#### SET EXERCISE
Find every line in the records below that holds the word "Blender", and copy it out.

(Rows from a 3D modeling dataset)
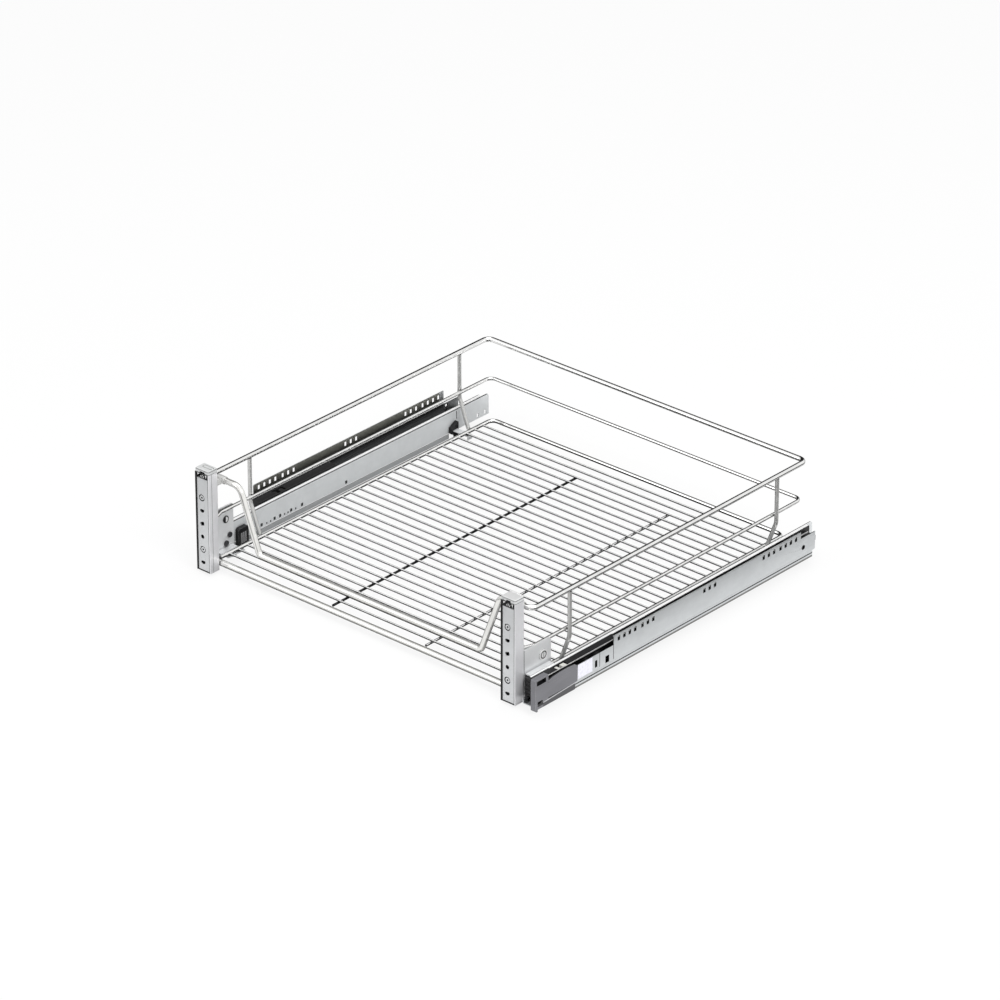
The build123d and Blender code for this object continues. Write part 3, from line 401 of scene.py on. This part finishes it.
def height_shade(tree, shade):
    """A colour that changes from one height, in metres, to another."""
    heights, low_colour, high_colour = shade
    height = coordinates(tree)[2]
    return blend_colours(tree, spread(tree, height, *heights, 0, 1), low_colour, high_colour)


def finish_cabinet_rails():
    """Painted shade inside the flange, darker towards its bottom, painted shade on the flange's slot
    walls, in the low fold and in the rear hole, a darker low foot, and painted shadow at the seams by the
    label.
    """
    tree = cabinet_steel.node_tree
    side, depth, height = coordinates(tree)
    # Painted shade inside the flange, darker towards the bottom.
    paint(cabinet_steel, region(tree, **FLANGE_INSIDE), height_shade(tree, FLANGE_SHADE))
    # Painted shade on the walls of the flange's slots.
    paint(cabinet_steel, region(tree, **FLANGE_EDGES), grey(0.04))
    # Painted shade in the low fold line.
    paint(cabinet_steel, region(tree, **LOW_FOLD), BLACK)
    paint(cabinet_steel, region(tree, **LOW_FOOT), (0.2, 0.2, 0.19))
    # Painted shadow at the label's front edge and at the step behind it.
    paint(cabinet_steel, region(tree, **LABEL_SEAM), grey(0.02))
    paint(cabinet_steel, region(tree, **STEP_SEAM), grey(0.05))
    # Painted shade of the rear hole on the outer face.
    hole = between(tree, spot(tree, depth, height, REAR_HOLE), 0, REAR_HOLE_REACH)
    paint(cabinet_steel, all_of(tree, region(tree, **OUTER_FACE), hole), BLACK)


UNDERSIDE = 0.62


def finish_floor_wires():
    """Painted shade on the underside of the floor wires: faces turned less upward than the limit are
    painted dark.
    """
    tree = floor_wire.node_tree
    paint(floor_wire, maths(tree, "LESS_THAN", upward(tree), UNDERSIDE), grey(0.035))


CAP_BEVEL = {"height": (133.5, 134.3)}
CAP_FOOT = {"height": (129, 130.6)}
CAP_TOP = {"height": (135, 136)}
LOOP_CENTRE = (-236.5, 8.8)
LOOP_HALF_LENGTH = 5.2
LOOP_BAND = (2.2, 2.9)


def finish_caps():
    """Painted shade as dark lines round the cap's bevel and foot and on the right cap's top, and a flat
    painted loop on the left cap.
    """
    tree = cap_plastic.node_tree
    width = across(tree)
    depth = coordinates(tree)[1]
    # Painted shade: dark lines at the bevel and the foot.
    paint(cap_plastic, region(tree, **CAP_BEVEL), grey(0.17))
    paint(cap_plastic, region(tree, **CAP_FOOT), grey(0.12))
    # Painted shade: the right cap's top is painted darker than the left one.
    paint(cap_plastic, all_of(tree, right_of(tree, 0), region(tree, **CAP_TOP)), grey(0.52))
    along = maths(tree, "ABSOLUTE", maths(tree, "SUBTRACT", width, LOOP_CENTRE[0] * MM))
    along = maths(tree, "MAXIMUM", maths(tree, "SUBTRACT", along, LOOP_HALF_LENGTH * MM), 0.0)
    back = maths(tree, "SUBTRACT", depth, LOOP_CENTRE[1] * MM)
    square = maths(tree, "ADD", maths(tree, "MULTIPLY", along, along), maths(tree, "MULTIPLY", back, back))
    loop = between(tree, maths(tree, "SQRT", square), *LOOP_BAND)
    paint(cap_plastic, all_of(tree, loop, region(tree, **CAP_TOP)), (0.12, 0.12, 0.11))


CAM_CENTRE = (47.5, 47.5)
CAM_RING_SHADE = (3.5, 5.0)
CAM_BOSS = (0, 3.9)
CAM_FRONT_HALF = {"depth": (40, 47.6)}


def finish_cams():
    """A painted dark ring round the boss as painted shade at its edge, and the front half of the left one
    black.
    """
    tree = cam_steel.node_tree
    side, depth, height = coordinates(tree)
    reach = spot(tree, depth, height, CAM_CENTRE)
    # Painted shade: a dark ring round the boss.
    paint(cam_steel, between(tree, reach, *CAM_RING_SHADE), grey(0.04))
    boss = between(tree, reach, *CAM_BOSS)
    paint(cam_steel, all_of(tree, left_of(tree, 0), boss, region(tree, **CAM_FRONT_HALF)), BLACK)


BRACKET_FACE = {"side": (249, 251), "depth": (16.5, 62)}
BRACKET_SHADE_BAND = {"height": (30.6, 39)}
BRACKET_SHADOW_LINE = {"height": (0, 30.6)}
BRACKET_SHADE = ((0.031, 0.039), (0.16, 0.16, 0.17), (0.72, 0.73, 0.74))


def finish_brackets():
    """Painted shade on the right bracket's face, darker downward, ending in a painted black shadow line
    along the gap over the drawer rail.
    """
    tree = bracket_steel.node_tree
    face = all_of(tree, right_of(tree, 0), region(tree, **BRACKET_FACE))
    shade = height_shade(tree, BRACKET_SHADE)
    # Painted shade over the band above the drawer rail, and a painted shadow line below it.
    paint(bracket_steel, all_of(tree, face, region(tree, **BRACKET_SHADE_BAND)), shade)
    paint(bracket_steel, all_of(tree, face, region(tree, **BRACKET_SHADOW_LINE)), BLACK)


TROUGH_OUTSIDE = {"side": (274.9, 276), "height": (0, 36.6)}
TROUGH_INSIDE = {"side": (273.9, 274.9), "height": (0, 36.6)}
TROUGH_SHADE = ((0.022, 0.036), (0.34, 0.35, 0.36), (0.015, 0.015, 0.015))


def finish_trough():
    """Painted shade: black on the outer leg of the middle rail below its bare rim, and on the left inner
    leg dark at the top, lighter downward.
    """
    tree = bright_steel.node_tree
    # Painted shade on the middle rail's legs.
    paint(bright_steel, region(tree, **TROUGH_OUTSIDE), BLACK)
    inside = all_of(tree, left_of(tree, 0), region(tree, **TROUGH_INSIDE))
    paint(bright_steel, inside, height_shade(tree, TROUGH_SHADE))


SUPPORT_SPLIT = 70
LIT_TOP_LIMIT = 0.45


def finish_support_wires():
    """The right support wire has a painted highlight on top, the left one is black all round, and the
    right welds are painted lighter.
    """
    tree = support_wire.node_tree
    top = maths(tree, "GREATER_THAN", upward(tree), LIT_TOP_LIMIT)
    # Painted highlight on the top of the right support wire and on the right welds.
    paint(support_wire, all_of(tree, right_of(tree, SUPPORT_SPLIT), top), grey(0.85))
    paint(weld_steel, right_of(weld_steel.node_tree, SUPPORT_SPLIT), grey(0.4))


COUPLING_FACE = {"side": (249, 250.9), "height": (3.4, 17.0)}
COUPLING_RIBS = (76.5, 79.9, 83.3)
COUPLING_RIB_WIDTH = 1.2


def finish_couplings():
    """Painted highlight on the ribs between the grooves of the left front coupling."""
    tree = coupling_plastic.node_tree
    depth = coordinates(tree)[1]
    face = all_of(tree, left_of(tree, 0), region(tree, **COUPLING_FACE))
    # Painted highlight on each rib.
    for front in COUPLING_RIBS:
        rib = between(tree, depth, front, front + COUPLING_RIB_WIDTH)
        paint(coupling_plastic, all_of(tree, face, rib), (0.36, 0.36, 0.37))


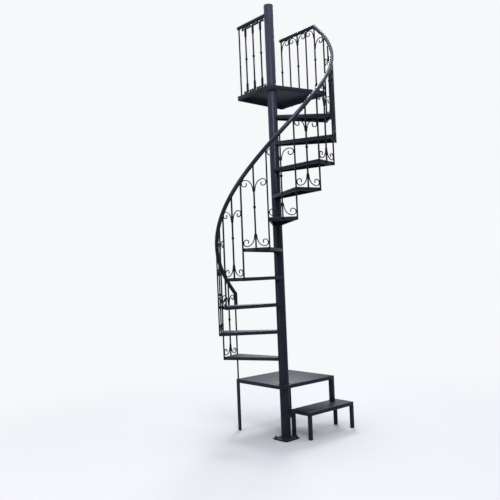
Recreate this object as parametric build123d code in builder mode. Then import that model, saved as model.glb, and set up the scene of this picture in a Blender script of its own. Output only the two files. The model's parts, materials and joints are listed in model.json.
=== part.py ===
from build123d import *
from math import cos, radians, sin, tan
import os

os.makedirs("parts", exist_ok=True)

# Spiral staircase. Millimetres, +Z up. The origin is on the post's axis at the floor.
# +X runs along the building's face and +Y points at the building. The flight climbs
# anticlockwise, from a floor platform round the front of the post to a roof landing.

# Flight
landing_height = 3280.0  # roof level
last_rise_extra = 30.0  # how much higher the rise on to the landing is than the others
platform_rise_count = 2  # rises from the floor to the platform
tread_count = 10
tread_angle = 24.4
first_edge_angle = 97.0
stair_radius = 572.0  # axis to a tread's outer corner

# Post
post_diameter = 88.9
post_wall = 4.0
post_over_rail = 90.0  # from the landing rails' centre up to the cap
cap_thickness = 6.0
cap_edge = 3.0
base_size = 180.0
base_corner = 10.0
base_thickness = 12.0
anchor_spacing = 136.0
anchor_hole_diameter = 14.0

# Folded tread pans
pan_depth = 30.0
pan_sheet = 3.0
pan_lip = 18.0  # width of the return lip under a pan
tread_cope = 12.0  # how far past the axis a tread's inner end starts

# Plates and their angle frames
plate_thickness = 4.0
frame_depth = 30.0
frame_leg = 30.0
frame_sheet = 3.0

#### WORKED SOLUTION
The build123d and Blender code for this object continues. Write part 3, from line 401 of scene.py on. This part finishes it.
Recreate this object as parametric build123d code in builder mode. Then import that model, saved as model.glb, and set up the scene of this picture in a Blender script of its own. Output only the two files. The model's parts, materials and joints are listed in model.json.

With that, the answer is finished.